Locate and copy each line in the data that contains the word "bodies".

**Data provided:**
####################

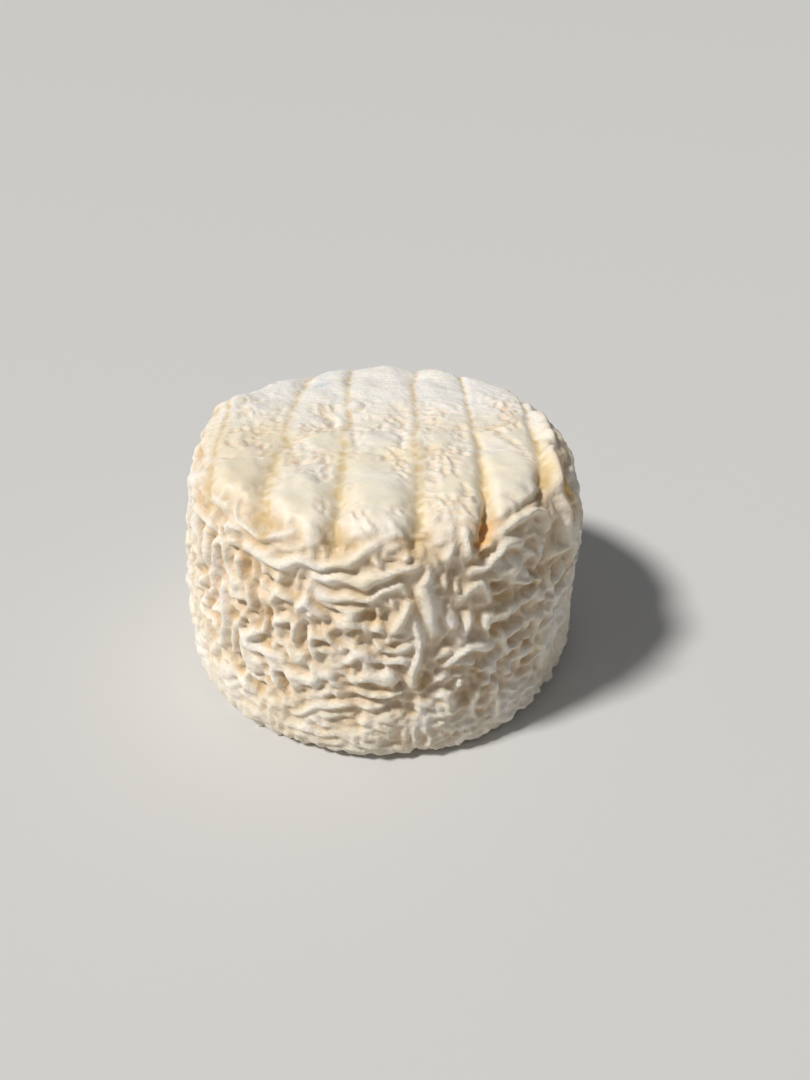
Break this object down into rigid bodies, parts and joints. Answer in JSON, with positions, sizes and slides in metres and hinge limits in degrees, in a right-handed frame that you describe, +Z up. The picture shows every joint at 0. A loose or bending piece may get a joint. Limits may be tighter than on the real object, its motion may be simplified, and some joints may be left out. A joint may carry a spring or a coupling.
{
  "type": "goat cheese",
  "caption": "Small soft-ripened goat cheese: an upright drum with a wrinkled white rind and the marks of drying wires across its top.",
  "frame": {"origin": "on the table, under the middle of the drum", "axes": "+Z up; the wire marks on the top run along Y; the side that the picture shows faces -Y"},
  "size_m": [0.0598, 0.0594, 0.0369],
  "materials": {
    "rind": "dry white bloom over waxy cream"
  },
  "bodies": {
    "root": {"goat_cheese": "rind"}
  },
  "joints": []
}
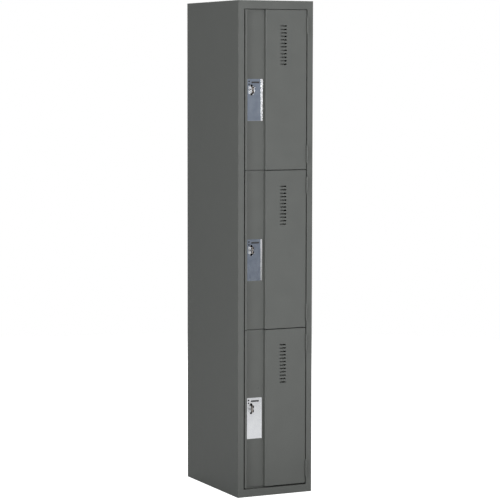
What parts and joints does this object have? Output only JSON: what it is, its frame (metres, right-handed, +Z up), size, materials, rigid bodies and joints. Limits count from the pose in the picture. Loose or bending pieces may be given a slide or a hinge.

####################

**Result of the exercise:**
Break this object down into rigid bodies, parts and joints. Answer in JSON, with positions, sizes and slides in metres and hinge limits in degrees, in a right-handed frame that you describe, +Z up. The picture shows every joint at 0. A loose or bending piece may get a joint. Limits may be tighter than on the real object, its motion may be simplified, and some joints may be left out. A joint may carry a spring or a coupling.
  "bodies": {
What parts and joints does this object have? Output only JSON: what it is, its frame (metres, right-handed, +Z up), size, materials, rigid bodies and joints. Limits count from the pose in the picture. Loose or bending pieces may be given a slide or a hinge.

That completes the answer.